Saksi bagian audit perusahaan menyampaikan, sesuai hasil audit keuangan Firman Hertanto hingga tahun 2023, uang terdakwa sebesar 1,1 triliun rupiah lebih. Uang itu tercatat dalam laporan pembukuan keuangan Firman Hertanto yakni, berasal dari hasil penjualan tanah dan lahan usaha karaoke di Medan, hasil menjual tanah di Bali di Semarang, hasil sewa tanah. Bukti hasil penjualan tanah dan hasil sewa tanah milik terdakwa ditunjukkan saksi dan Penasehat Hukum di persidangan, ucap saksi
Terdakwa Membantah tuduhan dakwaan JPU tentang Bos Judi Online. Menurut terdakwa, dari seluruh saksi saksi yang diperiksa dalam persidangan tidak ada yang mengetahui dan mengaku bahwa uang yang ada dalam rekening koran saya berasal dari Judol. Para saksi tidak kenal dengan saya, saya pun tidak kenal saksi.

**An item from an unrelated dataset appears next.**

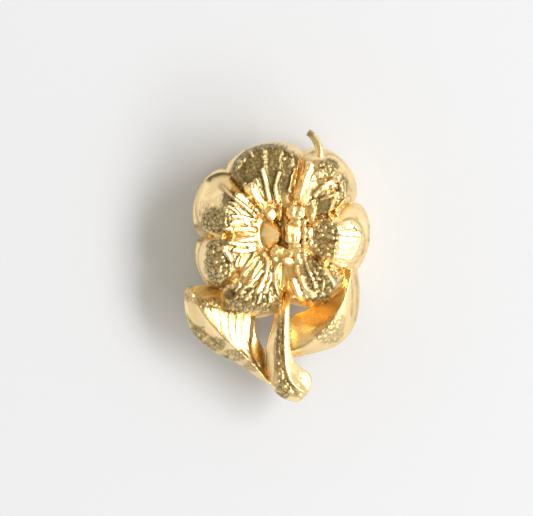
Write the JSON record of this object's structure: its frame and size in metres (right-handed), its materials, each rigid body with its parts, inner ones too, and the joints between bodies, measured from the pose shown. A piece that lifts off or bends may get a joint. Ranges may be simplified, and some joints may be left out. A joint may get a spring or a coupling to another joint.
{
  "type": "flower bead",
  "caption": "Cast metal bead in the form of a blossom on a stem with leaves, drilled from side to side for a thread.",
  "frame": {"origin": "on the axis of the thread hole, at the middle of the blossom", "axes": "+X along the thread hole, +Y from the stem towards the blossom, +Z out of the relief front"},
  "size_m": [0.0108, 0.0158, 0.0049],
  "materials": {
    "gold": "gold-plated casting, polished, with a fine cast grain"
  },
  "bodies": {
    "root": {"flower_bead": "gold"}
  },
  "joints": []
}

Saya dituduhkan sebagai bos Judol, siapa pemain judinya saya tidak kenal, bahkan bukti pengiriman atau transfer uang dari pemain judi atau penampung uang judol yang katanya mentransfer ke rekening saya, tidak ada pengakuan dari saksi saksi. Dituduh menerima transferan dana uang Judol tapi saya tidak tahu dan tidak ada yang kenal dengan para saksi dan saksi pun tidak ada yang kenal saya, ungkap Firman Hertanto, di PN Jakarta Utara pada persidangan beberapa hari lalu.

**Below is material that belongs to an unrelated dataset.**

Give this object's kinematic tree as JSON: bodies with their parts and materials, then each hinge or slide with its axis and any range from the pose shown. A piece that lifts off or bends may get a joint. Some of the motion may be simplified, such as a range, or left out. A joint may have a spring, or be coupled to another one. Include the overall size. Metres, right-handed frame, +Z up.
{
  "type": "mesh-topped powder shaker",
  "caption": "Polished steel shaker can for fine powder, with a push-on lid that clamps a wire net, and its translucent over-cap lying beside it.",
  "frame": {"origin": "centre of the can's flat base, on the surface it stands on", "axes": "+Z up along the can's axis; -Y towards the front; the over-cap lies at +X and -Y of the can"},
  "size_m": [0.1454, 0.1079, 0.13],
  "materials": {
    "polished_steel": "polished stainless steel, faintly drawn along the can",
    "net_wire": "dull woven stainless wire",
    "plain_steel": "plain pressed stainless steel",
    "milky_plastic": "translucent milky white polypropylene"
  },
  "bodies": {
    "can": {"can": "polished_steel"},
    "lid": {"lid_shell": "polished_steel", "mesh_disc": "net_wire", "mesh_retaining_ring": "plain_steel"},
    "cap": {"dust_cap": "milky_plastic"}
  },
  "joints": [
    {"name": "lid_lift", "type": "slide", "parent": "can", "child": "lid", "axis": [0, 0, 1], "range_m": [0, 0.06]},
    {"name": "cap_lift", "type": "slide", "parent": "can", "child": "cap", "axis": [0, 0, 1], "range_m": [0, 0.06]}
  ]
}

Dalam dakwaan tim JPU dari Kejaksaan Agung Suwandi, Subhan Nur Hidayat menyebutkan, terdakwa korporasi PT.AJP) di wakili Ricco Hertanto menerima uang sejumlah Rp.200 m, yang ditransfer Komisaris PT. AJP dari rekening bank BCA milik Firman Hertanto dengan nomor 0693046855 dan nomor 0090033891 ke dalam rekening PT Arta Jaya Putra pada bank BCA dengan nomor 96053333 dan rekening nomor 0098968787 yang digunakan terdakwa PT.Arta Jaya Putra untuk proyek pembangunan Hotel Aruss di Semarang Jawa Tengah
Perbuatan terdakwa PT.AJP yang diwakili Ricco Hertanto sebagaimana diatur dan diancam pidana dalam Pasal 3 jo Pasal 6 Undang-undang Nomor 8 Tahun 2010 Tentang Pencegahan dan Pemberantasan TPPU.